U.S. Ambassador Swanee Hunt told Austrian Chancellor Franz Vranitkzy and President Thomas Klestil about the sites in a meeting Saturday.

"I would like to apologize that Austria was informed so late about the matter," Hunt told Austria Press Agency late Saturday. "This is a relic from the Cold War."

Vranitkzy said he was astonished Austria had been left in the dark for so long. The belated disclosure "does not correspond with the excellent level of our countries' relations," the APA quoted the chancellor as saying. He said it was imperative "to find the places of these caches together with the U.S. authorities as soon as possible."

Hunt promised within days to provide details on the sites, which are said to be concentrated in the western province of Salzburg. She said they did not pose any danger to the population.

However, Fritz Molden, a former Austrian journalist, said Sunday that the secret weapons depots were established at the initiative of the Austrian government led by Chancellor Leopold Figl, and planning for them began in 1948. He claimed that some depots were also placed in the Soviet occupation zone in eastern Austria.

Molden told the APA he had acted as a liaison between the Americans and the postwar Austrian government. However, it was not clear why the information was not handed down to subsequent governments.

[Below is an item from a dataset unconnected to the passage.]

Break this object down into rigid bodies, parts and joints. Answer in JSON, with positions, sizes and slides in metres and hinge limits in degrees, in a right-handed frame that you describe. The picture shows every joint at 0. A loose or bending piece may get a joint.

According to Kurier, a U.S. congressional committee monitoring CIA activities found documents on the weapons caches that had not been known to the Clinton administration.

A report Saturday in the U.S. newspaper The Boston Globe prompted Hunt to inform the Austrian government, Kurier said. The report said CIA agents stashed the weapons while the U.S. military conducted loud military maneuvers as a diversion.

For 10 years after end of World War II, Austria was occupied by the wartime Allies, with the country and the capital of Vienna subdivided into American, Russian, British and French zones.